Aug 5, 2012: If you spend yourselves in behalf of the hungry and satisfy the needs of the oppressed, then your light will rise in the darkness, and your night will become like the noonday. Isaiah 58:10
July 22, 2012: Pray that we at Ardmore will become bold witnesses to Christ’s love as we go and work among Ashley folks and neighborhood. When we step up and boldly become God’s people, the world will become the world, the risen Christ will be seen, and God will be glorified.
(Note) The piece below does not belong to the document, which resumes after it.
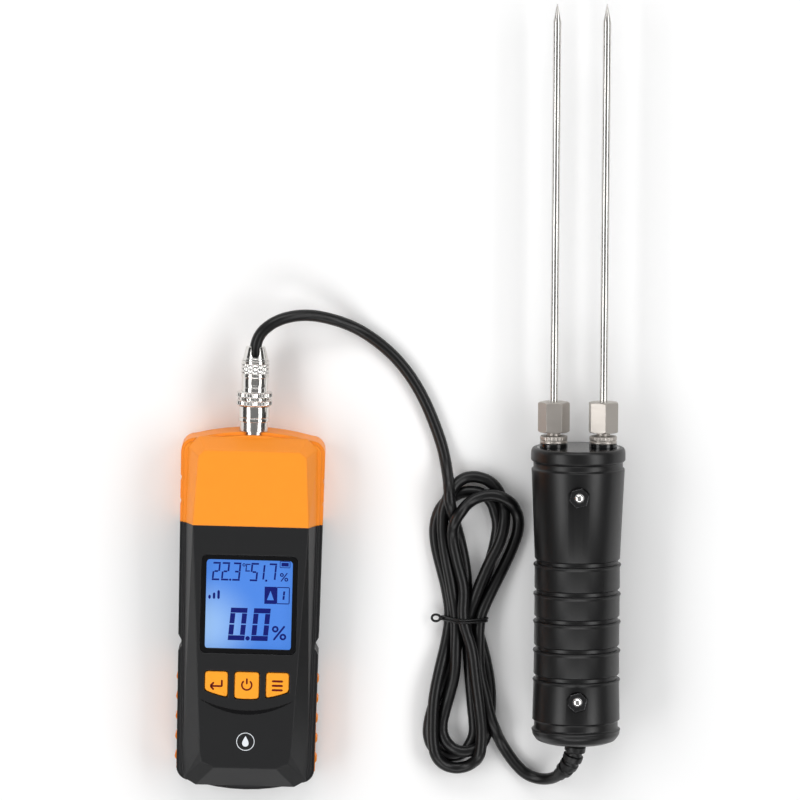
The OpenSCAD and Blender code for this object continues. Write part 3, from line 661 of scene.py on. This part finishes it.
for side, name in ((-11, "left"), (11, "right")):
    lock = lathe("locknut_" + name, finer([
        (3.06, -19.15), (5.7, -19.15), (6.1, -18.9), (6.1, -18.2), (5.8, -18.0), (5.8, -17.7), (6.1, -17.5),
        (6.1, -16.1), (5.7, -15.75), (3.06, -15.75)], 0.25), GRIP_X + side, GRIP_Z, nut_steel, closed=True, segs=180,
        knurl=diamond([(-17.5, -16.1)], 6.08, 30, 0.0, 0.2), angle=50)
    finish_piece(lock, "probe", "nut_steel", "electrode_locknuts")
    thread = lathe("thread_" + name, finer([(2.5, -15.7), (3.0, -15.6), (2.6, -15.3), (3.0, -15.0), (2.6, -14.7),
                                            (3.0, -14.4), (2.5, -14.25)], 0.1), GRIP_X + side, GRIP_Z, nut_steel,
                   segs=64)
    finish_piece(thread, "probe", "nut_steel")

for i, name in enumerate(("upper", "lower")):
    dome = [(2 * math.cos(t), 1.1 * math.sin(t)) for t in [math.pi / 2 * k / 10 for k in range(10)]]
    ball = lathe("stud_end_" + name, dome, 0, 0, stud_steel, segs=48)
    ball.data.transform(at_stud(i) @ Matrix.Translation(mm(0, 0, 4.98)) @ Matrix.Rotation(math.pi / 2, 4, "X"))
    finish_piece(ball, "probe", "screw_steel")

# ---------- boot ----------


def sweep(name, line, radii, mat, segs=48):
    """Round shape along a line in millimetres, with a radius at each point."""
    points, faces = [], []
    side = None
    for i, (q, r) in enumerate(zip(line, radii)):
        d = (line[min(i + 1, len(line) - 1)] - line[max(i - 1, 0)]).normalized()
        side = Vector((0, 0, 1)).cross(d) if side is None else side - d * side.dot(d)
        side.normalize()
        other = d.cross(side)
        points += [q + r * (side * math.cos(t) + other * math.sin(t)) for t in turns(segs)]
    for i in range(len(line) - 1):
        for k in range(segs):
            m = (k + 1) % segs
            faces.append((i * segs + k, i * segs + m, (i + 1) * segs + m, (i + 1) * segs + k))
    faces.append(tuple(range(segs)))
    faces.append(tuple((len(line) - 1) * segs + k for k in range(segs)))
    return mesh(name, points, faces, mat)


boot_route = [(79, -150, 21), (79, -154, 21), (78.5, -158, 20.6), (77.4, -161.6, 19.6), (75.6, -165, 17.6),
              (73.4, -168, 14.6), (72, -169.6, 12.6)]
BOOT_STEP = 0.2
boot_line = smooth_line(boot_route, BOOT_STEP)


def boot_radius(s):
    """Radius at a distance along the boot: a taper with four ribs."""
    r = 3.9 - 0.9 * min(1, s / 24)
    for at, top in ((6.4, 4.7), (10.6, 4.5), (14.8, 4.2), (18.8, 3.9)):
        reach = min(1, max(0, (1.5 - abs(s - at)) / 0.5))
        r += (top - r) * (reach * reach * (3 - 2 * reach))
    return r


boot = sweep("cord_boot", boot_line, [boot_radius(k * BOOT_STEP) for k in range(len(boot_line))], boot_black)
finish_piece(boot, "probe", "cord_black", "strain_relief")

# ---------- keys ----------

KEY_TOP = 32.4
KEY_ARC = 49.4


def inset(line, d):
    """Outline moved inwards by d, for a counter-clockwise outline."""
    out, n = [], len(line)
    for i in range(n):
        a, p, b = Vector(line[i - 1]), Vector(line[i]), Vector(line[(i + 1) % n])
        e0, e1 = (p - a).normalized(), (b - p).normalized()
        n0, n1 = Vector((-e0.y, e0.x)), Vector((-e1.y, e1.x))
        m = (n0 + n1).normalized()
        out.append(tuple(p + m * d / max(0.5, m.dot(n0))))
    return out


def key_line(x, w):
    """Outline of a key w wide: the lower edge follows an arc that the three keys share."""
    across = [x + w * (k / 3 - 0.5) for k in range(4)]
    low = [(q, -133.3 + KEY_ARC - math.sqrt(KEY_ARC**2 - q**2)) for q in across]
    return rounded(low + [(x + w / 2, -121.2), (x - w / 2, -121.2)], 1.5, True, 5)


def stack(name, rings, mat, angle=35):
    """Closed solid through outlines of equal length, each (outline, z)."""
    points, faces, n = [], [], len(rings[0][0])
    for line, z in rings:
        points += [(p[0], p[1], z) for p in line]
    for i in range(len(rings) - 1):
        faces += [(i * n + k, i * n + (k + 1) % n, (i + 1) * n + (k + 1) % n, (i + 1) * n + k) for k in range(n)]
    faces.append(tuple(reversed(range(n))))
    faces.append(tuple((len(rings) - 1) * n + k for k in range(n)))
    return mesh(name, points, faces, mat, angle)


def shifted(line, x=METER_X, y=0.0):
    """Outline moved by x and y, to the meter's middle line unless told otherwise."""
    return [(p[0] + x, p[1] + y) for p in line]


def key_prints(i, x):
    """Strokes of a key's symbol: a return arrow, a power sign or three bars."""
    y = -126.9
    if i == 0:
        ends = (((2.5, 2.2), (2.5, -1.2)), ((2.6, -0.8), (-2.4, -0.8)), ((-2.7, -0.9), (-0.9, 1.0)),
                ((-2.7, -0.7), (-0.9, -2.6)))
        return [stroke((x + a[0], y + a[1]), (x + b[0], y + b[1]), 0.85) for a, b in ends]
    if i == 1:
        return [arc(x, y, 2.2, 0.75, 128, 412), stroke((x, y + 3.1), (x, y + 0.2), 0.8)]
    return [stroke((x - 2.6, y + 2 - 2 * k), (x + 2.6, y + 2 - 2 * k), 0.95) for k in range(3)]


for i, (name, x, w) in enumerate((("enter", -13.6, 10.1), ("power", 0, 10.8), ("set", 13.6, 10.1))):
    line = shifted(key_line(x, w))
    cap = stack("key_" + name + "_cap", [
        (inset(line, -0.85), 27.9), (inset(line, -0.85), 28.7), (line, 28.7), (line, 31.6), (inset(line, 0.06), 31.95),
        (inset(line, 0.22), 32.2), (inset(line, 0.5), 32.36), (inset(line, 0.95), KEY_TOP)], key_orange, 60)
    finish_piece(cap, name + "_key", "key_orange", "key_" + name)
    marks = slab("key_" + name + "_symbol", [shifted(p) for p in key_prints(i, x)], KEY_TOP - 0.05, KEY_TOP + 0.03,
                 key_print)
    finish_piece(marks, name + "_key", "key_orange")

# ---------- front panel ----------


def round_box(half_w, half_l, r, y):
    """Rectangle with round corners on the meter's middle line."""
    return rounded([(METER_X - half_w, y - half_l), (METER_X + half_w, y - half_l), (METER_X + half_w, y + half_l),
                    (METER_X - half_w, y + half_l)], r, True, 8)


def frame_plate(name, outer_line, inner_line, z0, z1, mat):
    """Flat plate with an opening; both outlines have the same number of points."""
    n = len(outer_line)
    points = [(p[0], p[1], z) for z in (z0, z1) for line in (outer_line, inner_line) for p in line]
    faces = []
    for k in range(n):
        m = (k + 1) % n
        faces += [(k, n + k, n + m, m), (2 * n + k, 2 * n + m, 3 * n + m, 3 * n + k), (k, m, 2 * n + m, 2 * n + k),
                  (n + k, 3 * n + k, 3 * n + m, n + m)]
    return mesh(name, points, faces, mat)


# Thin darker ring round the display window: painted shade standing for the shadow in the recess round the window
window_shade_ring = frame_plate("window_border_shade", round_box(21.1, 21.8, 2.3, -91), round_box(19.1, 20.0, 1.8, -91), 31.5, 31.56,
                    trim_black_and_shade)
finish_piece(window_shade_ring, "meter", "gasket_black")
crescent_top = [(x, -133.9 - 4.6 * (1 - (x / 20.5) ** 2)) for x in [-20.5 + 41 * k / 40 for k in range(41)]]
crescent_low = [(x, -134.0 - 6.4 * (1 - (x / 20.5) ** 2)) for x in [20.5 - 41 * k / 40 for k in range(41)]]
crescent = slab("panel_crescent", [shifted(crescent_low[::-1] + crescent_top[::-1])], 31.6, 31.86, trim_black_and_shade)
finish_piece(crescent, "meter", "case_black")

drop = [(2.0 * math.sin(t) * math.sin(t / 2) ** 1.4, 2.4 * math.cos(t)) for t in turns(40)]
badge = slab("drop_mark", [shifted(arc(0, 0, 3.9, 0.3, 0, 359.9, 60), METER_X, -152.5),
                           shifted(drop[::-1], METER_X, -152.3)], 31.66, 31.73, diffuser)
finish_piece(badge, "meter", "case_black")

# ---------- display ----------

SEGMENTS = {"0": "abcdef", "1": "bc", "2": "abged", "3": "abgcd", "5": "afgcd", "7": "abc", "c": "adef"}


def digit(value, x, y, w, h, t, lean=0.08):
    """Seven-segment numeral with its lower left corner at x, y."""
    e, s, m = t / 2, t * 0.12, h / 2
    boxes = {"a": (-e, h - e, w + e, h + e), "d": (-e, -e, w + e, e), "g": (e + s, m - e, w - e - s, m + e),
             "b": (w - e, m + s, w + e, h - e - s), "c": (w - e, e + s, w + e, m - s),
             "f": (-e, m + s, e, h - e - s), "e": (-e, e + s, e, m - s)}
    return [[(x + p[0] + lean * p[1], y + p[1]) for p in box_line(*boxes[name])] for name in SEGMENTS[value]]


def dot(x, y, r):
    """Decimal point."""
    return [[(x + r * math.cos(t), y + r * math.sin(t)) for t in turns(16)]]


def percent(x, y, w, h, t):
    """Percent sign in a box of w by h."""
    rings = [arc(x + w * u, y + h * v, w * 0.17, t, 0, 359.9, 24) for u, v in ((0.22, 0.76), (0.78, 0.24))]
    return rings + [stroke((x + w * 0.1, y), (x + w * 0.9, y + h), t)]


def box_frame(x0, y0, x1, y1, t):
    """Four strokes round a rectangle."""
    corners = box_line(x0, y0, x1, y1)
    return [stroke(a, b, t) for a, b in zip(corners, corners[1:] + corners[:1])]


signs = []
for value, x in (("2", -16.4), ("2", -12.3), ("3", -7.3), ("5", 0.5), ("1", 3.5), ("7", 8.6)):
    signs += digit(value, x, -80.5, 2.5, 7.4, 0.78)
signs += dot(-8.6, -80.5, 0.5) + [arc(-2.6, -73.7, 0.55, 0.36, 0, 359.9, 16)] + digit("c", -1.7, -76.4, 1.5, 3.0, 0.5)
signs += dot(7.4, -80.5, 0.5) + percent(13.5, -80.8, 3.6, 4.0, 0.5)
signs += digit("0", -7.9, -106.5, 5.2, 12.4, 2.2) + dot(-0.25, -106.6, 1.0) + digit("0", 2.4, -106.5, 5.2, 12.4, 2.2)
signs += percent(10.6, -107.2, 6.2, 6.6, 0.85)
signs += [box_line(14.0, -73.9, 17.2, -72.3)] + box_frame(13.4, -74.5, 17.8, -71.7, 0.3)
signs += digit("1", 13.0, -89.4, 2.2, 4.8, 0.85) + box_frame(12.3, -90.7, 17.8, -83.4, 0.4)
signs += [box_line(6.8, -90.9, 12.1, -83.2)]
signs += [stroke((-17.6 + 2 * k, -89.4), (-17.6 + 2 * k, -87.4 + 1.1 * k), 1.1) for k in range(3)]
segments = slab("display_segments", [shifted(p) for p in signs], 27.8, 27.86, ink)
finish_piece(segments, "meter", "lcd_blue")
arrow = slab("display_arrow", [shifted([(7.9, -89.2), (11.0, -89.2), (9.45, -85.0)])], 27.86, 27.9, lcd_lit)
finish_piece(arrow, "meter", "lcd_blue")

# ---------- back of the meter ----------

ribs = slab("door_ribs", [shifted(stroke((-9 + 0.9 * k, -122 - 3 * k), (9 - 0.9 * k, -122 - 3 * k), 1.2))
                          for k in range(5)], 0.08, 0.4, back_black)
finish_piece(ribs, "door", "case_black")

# ---------- finishes of the CAD pieces ----------

finishes = {
    "front_housing": case_black, "rear_housing": back_black, "battery_door": back_black, "top_cap": cap_orange,
    "side_grip_left": grip_orange, "side_grip_right": grip_orange, "display_window": window_clear,
    "window_gasket": holder_grey, "lcd_panel": lcd_lit, "backlight": diffuser, "lcd_frame": holder_grey,
    "zebra_strip": mat_grey, "circuit_board": board_green, "board_parts": part_black, "board_screws": stud_steel,
    "keypad_mat": mat_grey, "batteries": cell_jacket, "battery_contacts": contact_nickel,
    "housing_screws": stud_steel, "cap_screws": stud_steel, "air_sensor": diffuser, "socket_shell": nickel_turned,
    "socket_nut": nickel_turned, "socket_insert": insulator, "socket_leads": wire_red, "plug_insert": insulator,
    "plug_pins": contact_gold, "grip_face": face_black, "electrode_block": insulator, "cord_anchor": insulator,
    "probe_leads": wire_red, "electrode_collars": face_black, "electrode_stems": nut_steel,
    "solder_lugs": contact_gold, "clamp_nut_left": nut_steel, "clamp_nut_right": nut_steel,
    "needle_left": needle_steel, "needle_right": needle_steel, "grip_studs": stud_steel, "grip_nuts": nut_black,
}
for name, finish in finishes.items():
    data = nodes[name].data
    data.materials.clear()
    data.materials.append(finish)

# ---------- floor and light ----------

floor_mat = material("floor", (0.9, 0.9, 0.9), 0.7, vary=0.004, size=60)
floor = slab("floor", [box_line(-4000, -4000, 4000, 4000)], -4, 0, floor_mat)

world = bpy.data.worlds.new("studio")
bpy.context.scene.world = world
world.use_nodes = True
wn, wl = world.node_tree.nodes, world.node_tree.links.new
sky = wn.new("ShaderNodeTexCoord")
parts = wn.new("ShaderNodeSeparateXYZ")
wl(sky.outputs["Generated"], parts.inputs["Vector"])
ramp = wn.new("ShaderNodeValToRGB")
ramp.color_ramp.elements[0].position, ramp.color_ramp.elements[0].color = 0.1, (0.05, 0.05, 0.05, 1)
ramp.color_ramp.elements[1].position, ramp.color_ramp.elements[1].color = 0.95, (0.22, 0.22, 0.22, 1)
stop = ramp.color_ramp.elements.new(0.6)
stop.color = (0.12, 0.12, 0.12, 1)
wl(parts.outputs["Z"], ramp.inputs["Fac"])
wl(ramp.outputs["Color"], wn["Background"].inputs["Color"])


def soft_light(name, place, width, height, power):
    """Rectangular light that faces the middle of the layout."""
    data = bpy.data.lights.new(name, "AREA")
    data.shape, data.size, data.size_y, data.energy = "RECTANGLE", width, height, power
    obj = bpy.data.objects.new(name, data)
    bpy.context.scene.collection.objects.link(obj)
    obj.location = place
    obj.rotation_mode = "QUATERNION"
    obj.rotation_quaternion = (-Vector(place)).to_track_quat("-Z", "Y")


soft_light("left_light", (-1.05, -0.1, 1.1), 1.7, 0.55, 12)
soft_light("right_light", (1.05, 0.1, 1.1), 1.7, 0.55, 12)
soft_light("far_light", (0.0, 1.5, 1.0), 1.6, 0.6, 13)
soft_light("near_light", (0.0, -1.4, 1.1), 1.6, 0.6, 10)
bpy.context.scene.view_settings.view_transform = "Standard"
June 15, 2012: I talked with a man at work today for the first time. I shared with him about our ministry. He teaches a SS class of younger adults at a local church near Ashley, and he said just yesterday they were talking about finding a new ministry to get involved in. He and I will continue our conversation, but he is very interested in their getting involved with Ashley. He then said he mentored a whole group of kids in another state before he moved to W-S last year, so we are again thanking God for his grace and provision. It is apparent to me that it’s going to take a lot of people and coordination among churches to effectively reach and address the needs of the Ashley School and neighborhood. If all the people with whom I have talked and have shown an interest in helping out, if God leads them to join this ministry in any way, well….we should have a celebration. What do you do but maybe cry out humbly, because there is already a great deal of pain and suffering that we have not yet even seen right across 52. Sometimes when I sit down and think about it, like right now, I weep. I can’t even imagine what it’s like to go hungry on weekends or to not have the same opportunity that I grew up and took for granted thinking we all had it. I can’t imagine that people don’t have hope and peace in knowing Jesus’ love and promise. Thinking on what he’s done in my life, how he loved and protected me well before I knew him, how when I was hopeless and alone because life was just temporary and meaningless, and he called my name. This is ridiculous. I’m sitting here at my desk crying like a baby. I hope you don’t mind. I’m not even sure why. God is preparing us for something. I guess all I can say is amen. Is this what Gideon felt like before he went into battle?
Apr 2, 2012: Did you know that the name H2H was created not only to depict the mission of this ministry in bringing people from hunger to health and from spiritual hunger to heaven, the 2 H’s also honor Ben Hahn and Ben Hodge, both serving in the military in the Middle East?
Mar 9, 2012: God, give me eyes to see.